この間、京都の戦線は完全に膠着状態に入り、また足利義尚(よしひさ)が将軍継嗣に決定されて、京都で対陣する大義名分の一つは解決していた。文明四年正月、山名宗全が東西両軍の講和を提案したが、東軍では赤松政則(あかまつまさのり)が、西軍では畠山義就が反対して講和は実現しなかった。文明五年三月、山名宗全が病没し、その直後にも講和交渉がおこなわれたが、こんどは畠山政長と同義就が反対した。畠山義就・政長は、ともに京都の合戦に勝利することで、家督の争いと被官の分裂抗争に決着をつけようとしていたからである。文明五年五月には細川勝元も没し、家督と派閥の領袖をひきついだ細川政元(まさもと)と山名政豊(まさとよ)との間では、文明六年四月、講和が結ばれた。しかし畠山義就らがひきつづき講和に反対し、停戦は実現しなかった。派閥の領袖にも、将軍(文明五年義尚が九代将軍となった)にも、停戦を実現する力がなかったのである。
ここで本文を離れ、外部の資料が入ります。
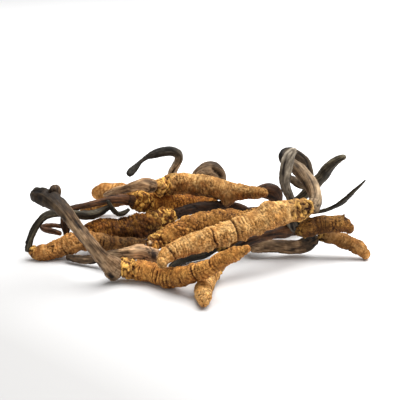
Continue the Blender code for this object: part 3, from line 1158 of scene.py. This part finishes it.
# The middle lines, as rows of x, y, z and thickness in mm, the same as the solids':
# larvae from the tail to the head, stalks from the head to the tip.
LARVA_ROUTES = {
    "front": (
        (12, -26.5, 14.5, 2), (10.5, -26, 13.6, 3), (8.5, -25.5, 12.5, 3.8),
        (5.5, -25, 10.8, 4.3), (2, -24.5, 8.5, 4.5), (-2, -22.6, 6.4, 4.8),
        (-5.5, -19.5, 4, 5.2), (-8.4, -16.8, 2.8, 5.4), (-11.1, -14.8, 2.9, 5.4),
        (-14.2, -13.5, 3.2, 5.4), (-17.3, -12.8, 3.5, 5.3), (-20, -12.3, 3.6, 4.9),
        (-21.6, -12.1, 3.4, 4.2)),
    "long": (
        (-9.7, -21, 7.8, 2.5), (-9.3, -19.5, 8.8, 3.6), (-8, -17.8, 9.8, 4.4),
        (-5.5, -16, 10.5, 5), (-2, -14.3, 11.2, 5.5), (4, -11.8, 12.2, 6),
        (10.5, -9, 13.5, 6.3), (15, -7, 14.5, 6.6), (19, -5.3, 15.6, 6.8),
        (23, -3.5, 16.2, 6.5), (26.5, -1.8, 16.5, 6), (29, 0, 16.5, 5)),
    "middle": (
        (16.5, 7.5, 10.8, 2.8), (14.5, 6.6, 10.8, 4.2), (11, 5.7, 10.8, 5.4),
        (7, 4.6, 11.2, 6), (3, 3.6, 11.1, 6), (-1.5, 2.4, 10.7, 6),
        (-5, 1, 9.7, 5.9), (-8.5, -0.3, 8.4, 5.5), (-11, -1.5, 7.4, 5),
        (-13.3, -3, 6.8, 4)),
    "left": (
        (-16, 10.2, 2.5, 2.2), (-18, 9.2, 2.7, 3.4), (-21.5, 8.1, 2.9, 4.3),
        (-25, 7.2, 3.3, 4.9), (-29, 6.3, 4.3, 5.3), (-31.7, 5.5, 5, 5.6),
        (-34.5, 4.7, 4.8, 5.8), (-37, 4.1, 4.1, 5.6), (-40, 3.7, 3, 5.1),
        (-42.7, 3.4, 2.2, 4.7), (-45.2, 3.4, 2.1, 4), (-46.8, 3.5, 2.7, 3)),
    "dark": (
        (-32.4, 12, 5.8, 3), (-30.8, 13, 5.2, 5.8), (-27.7, 13.8, 4.3, 7.8),
        (-23.8, 14.6, 4, 8.2), (-20, 15.5, 4.6, 7.9), (-16, 16.4, 5.5, 7.6),
        (-12.4, 17.1, 6.6, 6.7), (-9.5, 17.7, 7.5, 5.5), (-7.6, 18.1, 8, 4.2)),
    "crossing": (
        (0.9, -31.2, 2, 2.8), (0.9, -28.5, 2.3, 4), (0.8, -24.5, 2.3, 4.6),
        (1.2, -21.5, 2.1, 4.6), (1.9, -17.2, 2.6, 4.9), (3.4, -13.9, 3.5, 4.6),
        (5, -11.3, 4.5, 4)),
    "top": (
        (18.4, 15, 15.7, 2.6), (16.8, 16.7, 15.2, 3.6), (13.5, 18.5, 14.8, 4.1),
        (9.5, 20.3, 14.7, 5), (5, 22, 14.9, 5.8), (1, 23.3, 15.4, 6.1),
        (-3.2, 24.1, 15.7, 6.2), (-7, 24.3, 15.6, 6.2), (-10, 23.4, 15.1, 5.9),
        (-12.4, 21.8, 15.1, 5.2)),
    "hooked": (
        (-31.4, 32.2, 10.2, 3.8), (-30, 31.8, 10.5, 5.2), (-27.5, 31.4, 10.9, 5.4),
        (-24, 30.9, 10.8, 5.5), (-19.7, 30.5, 11, 5.5), (-15.5, 30.1, 12, 5.3),
        (-12.2, 29.7, 13, 4.7)),
    "shaded": (
        (4.5, 34, 7.2, 3), (2, 33.2, 7.4, 4.2), (-3.6, 30, 7.9, 5.2),
        (-7, 28, 8.2, 5.6), (-11, 25.7, 8.9, 5.8), (-14.6, 23.9, 9.7, 6),
        (-17.4, 21.8, 10.9, 5.7), (-19.1, 20.2, 11.5, 4.6)),
    "right": (
        (41.3, 2.1, 8.9, 2.3), (40.4, 1.9, 10.1, 3.5), (38.6, 1.7, 11.1, 4),
        (35.8, 1.6, 11.4, 4.3), (32.5, 1.6, 11, 4.6), (30, 1.5, 10.2, 4.8),
        (28, 1.6, 9.3, 4.4), (27.1, 1.8, 8.8, 3.6)),
    "low": (
        (46.1, 2.6, 1, 2.2), (45.7, 3.4, 1.8, 3.4), (43.8, 4.2, 3.4, 4),
        (41.1, 5, 4.6, 4.1), (38.2, 5.6, 5.4, 3.8), (35.4, 5.9, 5.7, 3.4),
        (33.4, 6.1, 5.8, 2.9)),
    "looped": (
        (-36.5, 40.5, 1.7, 2.4), (-35, 40.5, 1.8, 3.4), (-32.5, 40.7, 2.5, 3.7),
        (-29.5, 41, 3.7, 3.7), (-25.3, 41.3, 5.2, 3.9), (-21, 41.4, 5.9, 4.3),
        (-16.7, 41.3, 6.1, 4.4), (-13.6, 41.1, 6.1, 4), (-12, 40.9, 6.2, 3.4)),
    "back_right": (
        (34.3, 27.5, 1.2, 2.7), (32.4, 26.4, 2, 4.2), (29.4, 25.4, 3.8, 5.3),
        (26, 24.3, 5.8, 5.6), (22.5, 23.2, 8.2, 5.4), (20.5, 22.1, 9.3, 4.4)),
    "horned": (
        (-1.3, 27.8, 2.6, 3), (1.2, 28.2, 2.2, 4.5), (6, 28.5, 2.5, 5.2),
        (10.8, 28.8, 3.2, 5.3), (15, 29, 3.7, 5.2), (17.8, 29.2, 3.9, 4.3)),
    "under": (
        (19.2, 10.5, 6.6, 2.6), (17.4, 9.1, 6.5, 4), (14, 7.7, 5.6, 4.7),
        (10.3, 6.3, 4.9, 4.8), (7, 5.2, 4.3, 4.5), (4.6, 4.3, 3.9, 3.7)),
}
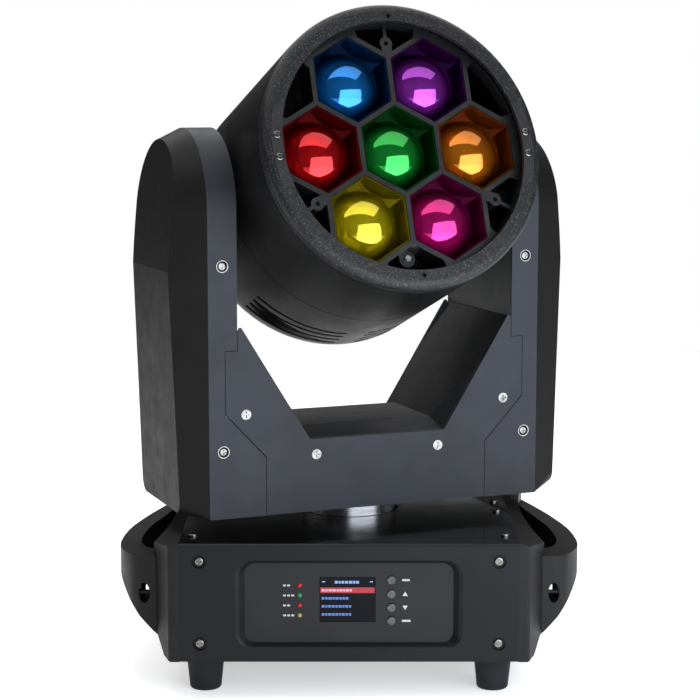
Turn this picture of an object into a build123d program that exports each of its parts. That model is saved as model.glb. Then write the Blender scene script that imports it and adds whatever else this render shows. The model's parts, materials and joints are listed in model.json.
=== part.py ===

文明八年四月一五日、遊佐長直が河内に下った。守護代として一国の政治をみるためであったが、同時に、四月五日に大和で筒井氏の当主順永(じゅんえい)が死去して大和における政長方・義就方のバランスがくずれており、河内・大和方面で政長方の軍事力をテコ入れするためでもあった(『雑事記』同年四月二〇日条)。こうして応仁の乱の後半は、河内でも大きな戦乱はなく、守護畠山政長による河内支配はようやく安定するかにみえた。